It’s impossible to know what damage will be incurred by the so-called “fiscal cliff”, or as University of California, Berkeley economist Brad DeLong calls it, the austerity bomb. But make sure your seat belts are fastened and your seat backs and tray tables are in their full, upright and locked position, because it’s likely to happen.
One element is the Jan. 1 expiration of the Bush tax cuts; rates will revert to those of the Clinton era. A second part is entirely contrived: Deep, automatic federal spending cuts that were intended as an incentive for Congress and the White House to reach an agreement on deficit reduction.

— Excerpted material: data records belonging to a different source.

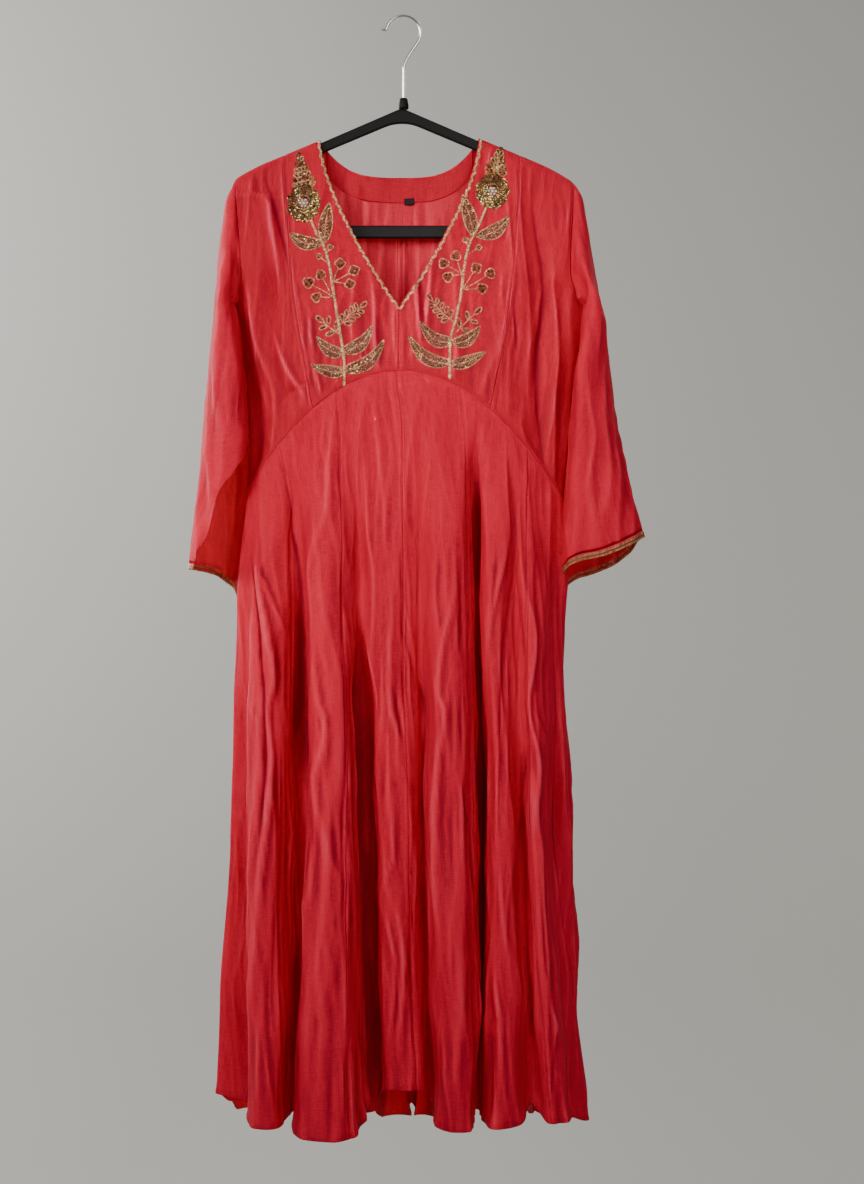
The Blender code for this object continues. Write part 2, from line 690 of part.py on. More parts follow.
def add_neck():
    cloth = material("coral_lining_side", CORAL_INSIDE, 0.66)
    gold = material("gold_lace", GOLD, 0.45, 0.6)
    grid = []
    for share in np.linspace(0, 1, 3):
        row = []
        for across in np.linspace(-FACING_ACROSS, FACING_ACROSS, 15):
            x = MIDDLE + NECK_HALF * across
            z = back_top(x) - FACING_BELOW - FACING_DEEP * share
            row.append(body_point(x, z, True) - np.array((0, FACING_INWARD, 0)))
        grid.append(row)
    wall_object("back_neck_facing", np.array(grid), WALL, cloth)
    columns = np.linspace(0, 1, CENTRE_COLUMNS)
    for side, side_name in ((-1, "left"), (1, "right")):
        point = bodice_panel(side, False, False)
        shares = np.linspace(TRIM_FROM, V_SHARE - TRIM_END, TRIM_STEPS)
        travelled = 0.0
        rows = ([], [])
        for number, share in enumerate(shares):
            here = point(0, share)
            if number:
                travelled += np.linalg.norm(here - before)
            before = here
            wide = np.linalg.norm(point(1, share) - here)
            sway = SCALLOP_SWAY * math.sin(math.tau * travelled / SCALLOP)
            for row, reach in zip(rows, (SCALLOP_SWAY + sway, SCALLOP_SWAY + sway + NECK_TRIM)):
                out = ((WALL + TRIM_WALL) / 2 + LIFT) * -side
                row.append(laid_on(point, columns, BODICE_ROWS, out, reach / wide, share))
        wall_object(f"neck_trim_{side_name}", np.array(rows), TRIM_WALL, gold)


def add_label():
    z = BACK_NECK - FACING_DEEP + LABEL_ABOVE
    look = material("black_label", BLACK, 0.7)
    grid = []
    for down in (0, LABEL_TALL):
        row = []
        for across in (-0.5, 0, 0.5):
            x = MIDDLE + LABEL_ASIDE + LABEL_WIDE * across
            row.append(body_point(x, z - down, True) - np.array((0, LABEL_INWARD, 0)))
        grid.append(row)
    wall_object("label", np.array(grid), LABEL_WALL, look)


def add_embroidery():
    beads = material("olive_gold_beads", OLIVE_GOLD, 0.5, 0.5)
    thread = material("pale_gold_thread", PALE_GOLD, 0.5, 0.5)
    for side, values in FLOWERS.items():
        flower = dict(zip(FLOWER_COLUMNS, values))
        grid = []
        for ring in (0.16, 0.5, 1.0):
            row = []
            for turn in np.linspace(0, math.tau, 3 * FLOWER_PETALS, endpoint=False):
                scallop = 1 - 0.05 * (1 - math.cos(FLOWER_PETALS * turn)) * ring
                radius = flower["radius"] * ring * scallop
                out = (WALL + FLOWER_THICK) / 2 + LIFT + FLOWER_DOME * (1 - ring**2)
                x = flower["x"] + radius * math.cos(turn)
                row.append(on_front(x, flower["z"] + radius * math.sin(turn), out))
            grid.append(row)
        wall_object(f"flower_{side}", np.array(grid), FLOWER_THICK, beads, closed=True)
    for side, leaves in LEAVES.items():
        for number, values in enumerate(leaves, 1):
            leaf = dict(zip(LEAF_COLUMNS, values))
            root = np.array((leaf["root_x"], leaf["root_z"]))
            tip = np.array((leaf["tip_x"], leaf["tip_z"]))
            way = (tip - root) / np.linalg.norm(tip - root)
            aside = np.array((-way[1], way[0]))
            grid = []
            for share in np.linspace(0, 1, LEAF_RIBS):
                half = leaf["wide"] / 2 * (0.12 + math.sin(math.pi * share**0.8) ** 0.8 * 0.88)
                middle = mix(root, tip, share)
                row = [middle + aside * half * w for w in (-1, 0, 1)]
                out = (WALL + LEAF_THICK) / 2 + LIFT
                grid.append([on_front(p[0], p[1], out) for p in row])
            wall_object(f"leaf_{side}_{number}", np.array(grid), LEAF_THICK, beads)
    for side, places in STEMS.items():
        xs, zs = [p[0] for p in places], [p[1] for p in places]
        heights = np.linspace(zs[0], zs[-1], 16)
        points = [on_front(smooth(zs, xs, z), z, (WALL + STEM_THICK) / 2 + LIFT + 0.1) for z in heights]
        wire(f"stem_{side}", points, STEM_THICK / 2, thread)


def wire(name, points, radius, look):
    curve = bpy.data.curves.new(name, "CURVE")
    curve.dimensions = "3D"
    curve.bevel_depth = radius * MM
    curve.bevel_resolution = 2
    curve.use_fill_caps = True
    spline = curve.splines.new("POLY")
    spline.points.add(len(points) - 1)
    for place, point in zip(spline.points, points):
        place.co = (*(np.array(point) * MM), 1)
    return add_object(name, curve, look)


def bezier(a, b, c, d, count):
    a, b, c, d = (np.array(p, float) for p in (a, b, c, d))
    return [
        a * (1 - t) ** 3 + b * 3 * t * (1 - t) ** 2 + c * 3 * t * t * (1 - t) + d * t**3
        for t in np.linspace(0, 1, count)
    ]


def rounded(corners, radius, count=4):
    """An outline through the corners, each one turned into a short arc."""
    made = []
    for before, corner, after in zip(corners[-1:] + corners[:-1], corners, corners[1:] + corners[:1]):
        before, corner, after = np.array(before), np.array(corner), np.array(after)
        to_before = (before - corner) / np.linalg.norm(before - corner)
        to_after = (after - corner) / np.linalg.norm(after - corner)
        room = min(np.linalg.norm(before - corner), np.linalg.norm(after - corner)) * 0.45
        reach = min(radius, room)
        made += bezier(corner + to_before * reach, corner + to_before * reach * 0.4,
                       corner + to_after * reach * 0.4, corner + to_after * reach, count)
    return made


def arm_line(x, under):
    return shoulder(x) - ARM_UNDER_CLOTH - under


def add_hanger():
    black = material("black_hanger", BLACK, 0.55)
    chrome = material("chrome_wire", CHROME, 0.12, 1.0)
    tip = HANGER_HALF
    leg_out, leg_in = LEG_HALF + LEG_WIDE / 2, LEG_HALF - LEG_WIDE / 2
    bar_low = BAR_TOP - BAR_TALL
    top_half = [(0, arm_line(0, 0)), (tip, arm_line(tip, 0)), (tip, arm_line(tip, ARM_TALL)),
                (leg_out, arm_line(leg_out, ARM_TALL)), (leg_out, bar_low)]
    outer = top_half + [(-x, z) for x, z in reversed(top_half[1:])]
    hole_half = [(0, arm_line(0, ARM_TALL)), (leg_in, arm_line(leg_in, ARM_TALL)), (leg_in, BAR_TOP)]
    hole = hole_half + [(-x, z) for x, z in reversed(hole_half[1:])]
    curve = bpy.data.curves.new("hanger", "CURVE")
    curve.dimensions = "2D"
    curve.fill_mode = "BOTH"
    curve.extrude = (HANGER_THICK / 2 - HANGER_ROUND) * MM
    curve.bevel_depth = HANGER_ROUND * MM
    curve.bevel_resolution = 1
    curve.offset = -HANGER_ROUND * MM
    for outline, radius in ((outer, OUTER_CORNER), (hole, HOLE_CORNER)):
        spline = curve.splines.new("POLY")
        points = rounded(outline, radius)
        spline.points.add(len(points) - 1)
        for place, point in zip(spline.points, points):
            place.co = (point[0] * MM, point[1] * MM, 0, 1)
        spline.use_cyclic_u = True
    hanger = add_object("hanger", curve, black)
    hanger.rotation_euler = (math.pi / 2, 0, 0)
    collar_low = arm_line(0, 0) - APEX_ROUNDED + LIFT
    mesh = bpy.data.meshes.new("hanger_collar")
    made = add_object("hanger_collar", mesh, black)
    solid = bmesh.new()
    bmesh.ops.create_cone(solid, cap_ends=True, segments=20, radius1=COLLAR_RADIUS * MM,
                          radius2=COLLAR_RADIUS * 0.8 * MM, depth=COLLAR_TALL * MM)
    solid.to_mesh(mesh)
    solid.free()
    made.location = (STEM_X * MM, 0, (collar_low + COLLAR_TALL / 2) * MM)

    centre = np.array((STEM_X - 0.5, HOOK_WIRE / 2 - HOOK_RADIUS))
    bow = [centre + HOOK_RADIUS * np.array((math.cos(math.radians(a)), math.sin(math.radians(a))))
           for a in np.linspace(HOOK_LEFT_END, HOOK_RIGHT_END, 19)]
    lead_out = bezier(HOOK_TIP, np.array(HOOK_TIP) + (3.5, 0), bow[0] + (-0.3, -3.0), bow[0], 6)[:-1]
    way = np.array((math.sin(math.radians(HOOK_RIGHT_END)), -math.cos(math.radians(HOOK_RIGHT_END))))
    stem_top = np.array((STEM_X, HOOK_STEM_TOP))
    lead_in = bezier(bow[-1], bow[-1] + way * 15, stem_top + (0, 13), stem_top, 9)[1:]
    stem_end = np.array((STEM_X, collar_low + COLLAR_TALL + LIFT))
    points = lead_out + bow + lead_in + [mix(stem_top, stem_end, 0.5), stem_end]
    wire("hook", [(p[0], 0, p[1]) for p in points], HOOK_WIRE / 2, chrome)


clear_scene()
collection = bpy.data.collections.new("anarkali_gown_on_hanger")
bpy.context.scene.collection.children.link(collection)
add_hanger()
add_bodice()
add_skirt()
add_sleeves()
add_neck()
add_label()
add_embroidery()
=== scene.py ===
import math

import bpy
import numpy as np
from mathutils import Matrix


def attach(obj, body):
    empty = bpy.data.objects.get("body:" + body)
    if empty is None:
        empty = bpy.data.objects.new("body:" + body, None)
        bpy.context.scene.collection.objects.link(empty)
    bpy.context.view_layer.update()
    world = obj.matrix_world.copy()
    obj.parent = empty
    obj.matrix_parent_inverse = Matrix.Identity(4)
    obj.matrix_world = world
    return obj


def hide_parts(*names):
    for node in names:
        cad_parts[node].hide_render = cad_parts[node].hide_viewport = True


# Anarkali gown on a hanger. Lengths in the tables are millimetres, Blender gets metres.
# X runs across the gown, the front faces -Y, +Z is up, and the hook hangs from the origin.
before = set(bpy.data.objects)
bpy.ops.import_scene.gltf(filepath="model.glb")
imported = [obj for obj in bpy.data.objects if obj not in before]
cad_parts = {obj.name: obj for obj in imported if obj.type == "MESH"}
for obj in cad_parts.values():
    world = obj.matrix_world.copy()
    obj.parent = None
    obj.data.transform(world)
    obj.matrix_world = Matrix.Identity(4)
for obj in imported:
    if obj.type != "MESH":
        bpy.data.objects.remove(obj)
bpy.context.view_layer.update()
mm = 0.001
tau = math.tau


cameraSetup = {"place": (0.0375, -2.4, -0.71875), "lens": 38.92, "sensor": 24.0}
stageSetup = {"floor": -3.7, "back": 4.7, "bend": 1.6, "half": 7.0, "front": -6.0, "top": 5.0}
lights = (
    # name, place, aim, width, height, watts, spread, colour
    ("windowLeft", (-2.05, -2.6, 0.4), (0.05, 0.0, -0.54), 1.0, 1.3, 6.2, 35, "#FFFAF6"),
    ("sideLeft", (-2.8, 0.2, 0.0), (-0.24, 0.0, -0.5), 0.5, 0.9, 1.5, 30, "#FFFFFF"),
    ("fillRight", (1.1, -3.1, 0.4), (0.08, 0.0, -0.3), 1.6, 1.6, 19.0, 105, "#FFFAF6"),
    ("cardRight", (0.2, -2.8, -0.1), (0.07, 0.0, -0.36), 0.3, 0.3, 0.15, 9, "#FFF4EC"),
    ("ceiling", (0.2, -0.6, 2.3), (0.0, 0.0, -0.5), 2.6, 2.6, 10.0, 180, "#FFFFFF"),
    ("backLeft", (-2.3, 2.1, 0.3), (-0.1, 0.0, -0.5), 1.2, 1.8, 96.0, 180, "#FFFFFF"),
    ("backRight", (0.8, 3.0, 1.3), (0.0, 0.0, -0.5), 1.6, 1.2, 64.0, 180, "#FFFFFF"),
    ("wallWash", (-3.4, 0.9, 0.9), (-2.4, 4.7, -0.3), 1.4, 2.4, 262.0, 180, "#FFFFFF"),
    ("wallFill", (3.9, 0.9, 0.4), (2.8, 4.7, -0.6), 1.4, 2.4, 27.0, 180, "#FFFAF0"),
)
worldSetup = {"colour": "#DAD6CE", "strength": 0.25}


def linearColour(hexColour):
    made = []
    for start in (1, 3, 5):
        c = int(hexColour[start:start + 2], 16) / 255
        made.append(c / 12.92 if c <= 0.04045 else ((c + 0.055) / 1.055) ** 2.4)
    return (*made, 1.0)


def setSockets(node, settings):
    for key, value in settings.items():
        node.inputs[key].default_value = value


def addNode(tree, kind, settings=None, links=None):
    node = tree.nodes.new(kind)
    for key, value in (settings or {}).items():
        if isinstance(key, int) or key in node.inputs:
            node.inputs[key].default_value = value
        else:
            setattr(node, key, value)
    for key, socket in (links or {}).items():
        tree.links.new(socket, node.inputs[key])
    return node


def aimAt(thing, place, target):
    way = np.array(target, float) - np.array(place, float)
    thing.location = place
    thing.rotation_euler = (
        math.acos(-way[2] / np.linalg.norm(way)), 0.0, math.atan2(-way[0], way[1]))


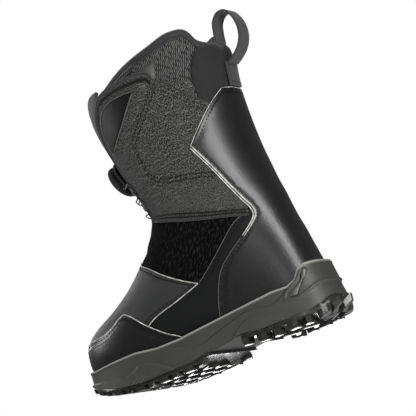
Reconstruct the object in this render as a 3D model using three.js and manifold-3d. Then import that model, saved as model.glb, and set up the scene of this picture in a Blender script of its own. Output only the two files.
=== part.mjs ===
import * as THREE from 'three';
import { mergeVertices } from 'three/addons/utils/BufferGeometryUtils.js';
import Module from 'manifold-3d';

const wasm = await Module();
wasm.setup();

// Snowboard boot, left foot, millimetres. Toe toward -Y, heel toward +Y, lateral side +X,
// up +Z, tread standing on Z 0.

// ---- driving dimensions ------------------------------------------------
const GAP = 0.4;            // clearance left between neighbouring pieces
const LAYER_GAP = 0.9;      // clearance between one layer and the next
const PANEL = 2.2;          // outer panel thickness
const LINING = 2.6;         // shell lining thickness
const LINER_SHAFT = 10;     // liner foam around the shin
const LINER_FOOT = 6.5;     // liner foam around the foot
const SOLE_LIP = 4.5;       // how far the sole stands out past the upper
const HEEL_RAKE = 8;        // extra length of the tread behind the heel
const BOARD = 2.2;          // lasting board thickness
const INSOLE = 9;           // liner foam under the foot
const FOOTBED = 3.5;        // removable footbed thickness
const LACE_R = 0.75;        // half the lace diameter
const DIAL_HEIGHT = 230;    // height of the dial centre on the tongue
const STRAP_W = 22;         // pull loop webbing width
const AROUND = 24;          // facets around the leg and foot
const FAR = 130;            // half length of the side-view cutting prisms
const CENTRE_Y = 2.2;       // shift that puts the origin under the middle of the boot

// Levels of the upper, sole to collar. Each level is a slightly tilted slice:
// front point (y, z), back point (y, z), half-widths toe, ball, waist, heel on the lateral
// side, the same on the medial side, bluntness of the front end and of the back end.
const LEVELS = [
  [-144, 26, 134, 26, 45, 68, 22, 50, 52, 56, 22, 48, 0.62, 0.62],
  [-150, 42, 138, 43, 48, 72, 26, 54, 56, 60, 26, 52, 0.62, 0.62],
  [-151, 57, 137, 58, 50, 72, 28, 54, 57, 60, 28, 52, 0.63, 0.64],
  [-147, 72, 135, 72, 50, 70, 32, 53, 56, 60, 32, 51, 0.66, 0.66],
  [-134, 83, 133, 85, 48, 66, 36, 52, 52, 60, 36, 50, 0.70, 0.68],
  [-111, 93, 131, 99, 46, 62, 40, 51, 48, 58, 40, 49, 0.75, 0.72],
  [-84, 107, 128, 114, 46, 56, 44, 50, 48, 54, 44, 48, 0.80, 0.76],
  [-62, 123, 126, 128, 46, 54, 48, 50, 46, 52, 48, 48, 0.83, 0.80],
  [-47, 138, 124, 142, 46, 54, 52, 50, 46, 52, 52, 50, 0.86, 0.84],
  [-32, 156, 121, 157, 48, 55, 56, 52, 48, 55, 56, 52, 0.88, 0.88],
  [-26, 171, 119, 172, 50, 58, 58, 54, 50, 58, 58, 54, 0.90, 0.90],
  [-32, 200, 116, 200, 54, 62, 62, 56, 54, 62, 62, 56, 0.92, 0.92],
  [-44, 238, 115, 234, 56, 66, 66, 58, 56, 66, 66, 58, 0.94, 0.94],
  [-53, 274, 116, 268, 58, 68, 68, 60, 58, 68, 68, 60, 0.95, 0.95],
  [-55, 304, 121, 300, 58, 68, 70, 62, 58, 68, 70, 62, 0.95, 0.95],
  [-47, 344, 124, 340, 56, 66, 68, 60, 56, 66, 68, 60, 0.95, 0.95],
];
const TOP = LEVELS.length - 1;

// Side-view lines (y, z) that the panels share.
const TOE_SEAM = [[-175, 72], [-120, 72], [-102, 72], [-90, 75], [-77, 81], [-70, 82], [-65, 79],
  [-46, 61], [-28, 46], [-12, 35], [-4, 18]];
const VAMP_TOP = [[-90, 172], [-52, 134], [-45, 127], [-29, 117], [-11, 103], [9, 89], [24, 80]];
const QUARTER_SEAM = [[-47, 59], [-37, 64], [-5, 72], [17, 78], [24, 80]];
const STRIP_FRONT = [[24, 80], [29, 83], [45, 94], [64, 109], [86, 124.5]];
const STRIP_TIP = [[86, 124.5], [100.5, 129]];
const STAY_FRONT = [[111, 261], [98, 244], [86, 228], [71, 209], [84, 179], [100, 135], [103, 127],
  [100, 119], [79, 103], [65, 94], [51, 82], [45, 72], [37, 53], [33, 38], [29, 18]];
const STAY_TOP = [[111, 261], [175, 256]];
const CUFF_LOW = [[-60, 182], [-25, 167], [-7, 160], [15, 152], [33, 145], [58, 137], [90, 127.5],
  [99, 134.5]];
const WING_SEAM = [[60, 290], [39, 270], [19, 253], [10, 244], [9, 235], [10, 225], [11, 213], [14, 198],
  [22, 189], [35, 182], [57, 177], [88, 169]];
const TONGUE_EDGE = [[-15, 304], [-23, 292], [-32, 279], [-33, 267], [-32, 243], [-27, 220], [-21, 200],
  [-16, 183], [-8, 160.5]];
const LINER_EDGE = [[-34, 312], [-34, 292], [-35, 267], [-34, 243], [-29, 220], [-23, 200], [-18, 183],
  [-10, 162], [-20, 152]];
const CUFF_TOP = [[-17, 298], [-2, 300], [29, 300], [48, 299], [55, 297], [60, 290], [74, 278], [81, 268],
  [90, 257], [101, 247.5]];

// Height of the sole's tread and of the bed the foot stands on, along the sole.
const TREAD = [[-175, 34], [-150, 22], [-135, 15.5], [-116, 9], [-93, 4], [-70, 0.6], [-58, 0],
  [-8, 0], [8, 3], [30, 4.5], [56, 3], [72, 0], [128, 0], [140, 3], [150, 9], [175, 26]];
const BED = [[-175, 42], [-130, 37], [-100, 31], [-60, 28], [-20, 28], [30, 31], [80, 33], [175, 34]];
const FEATHER = [[-175, 46], [-150, 45], [-135, 42], [-95, 41], [-69, 40], [-42, 35.5], [-15, 35],
  [53, 40], [95, 43], [112, 42], [121, 46], [127, 55], [133, 58.5], [175, 55]];

// ---- the boot's surface --------------------------------------------------
function level(t) {
  const i = Math.min(Math.max(Math.floor(t), 0), TOP - 1);
  const f = t - i;
  const b = LEVELS[i];
  const c = LEVELS[i + 1];
  return b.map((_, k) => {
    const p = i > 0 ? LEVELS[i - 1][k] : 2 * b[k] - c[k];
    const q = i < TOP - 1 ? LEVELS[i + 2][k] : 2 * c[k] - b[k];
    return 0.5 * (2 * b[k] + (c[k] - p) * f + (2 * p - 5 * b[k] + 4 * c[k] - q) * f * f
      + (3 * b[k] - p - 3 * c[k] + q) * f * f * f);
  });
}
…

Congress could repeal the automatic cuts in a day if it were of a mind to do so. The House, especially, is not, despite warnings that these spending reductions could send the economy into a recession.
In reality, the damage would probably come slowly. Pressure would mount on Congress as the year goes on. If mindless austerity is avoided, the economy won’t take a serious hit.
The more immediate danger is the debt ceiling, which was routinely raised by Congress until the Obama presidency. We’re set to hit the statutory borrowing limit Dec. 31, and the Treasury can keep financing flowing normally for about a month. If Congress balks, as it did in 2011, expect markets to be roiled.
The danger is not that America faces a sovereign debt crisis any time soon. Indeed, the world is hungry for Treasurys and interest rates are near historic lows.
Rather, the debt-ceiling paralysis raises questions as to whether the most powerful nation in the world can still govern itself.
January in the Puget Sound region will bring new pressure on negotiators for Boeing and its engineering union, the Society of Professional Engineering Employees in Aerospace (SPEEA). A federal mediator is expected to join in. SPEEA could call a strike vote.
Life is unfair and growing more so in America. Boeing is doing quite well in an environment where corporate profits after taxes have reached record levels as a share of gross domestic product. Labor’s hand is weak. No question Boeing has presented SPEEA a disappointing offer.
But a strike would mark a dangerous pivot for the future of the Puget Sound region as a major aerospace cluster. Boeing will potentially announce new airliner projects in 2013. The company has plenty of land in nonunion South Carolina where it can expand its new North Charleston operation.
Another big question mark is Microsoft, still the backbone of the region’s software industry. Contrary to Chief Executive Steve Ballmer, 2012 was not an epic year.
If 2013 continues the disappointments against Apple and Google, one has to wonder when a Carl Icahn-like figure will appear and start a proxy fight.
Microsoft has the cash and size to fend this off, but not forever.
Real estate and construction look to be strong locally in 2013, barring a major shock. Seattle ranks well among the most appealing commercial and multifamily housing markets. Construction will also get a boost as the deep-bore tunnel moves ahead. Washington is one of 12 states where the American Road & Transportation Builders Association expects growth in contracts next year.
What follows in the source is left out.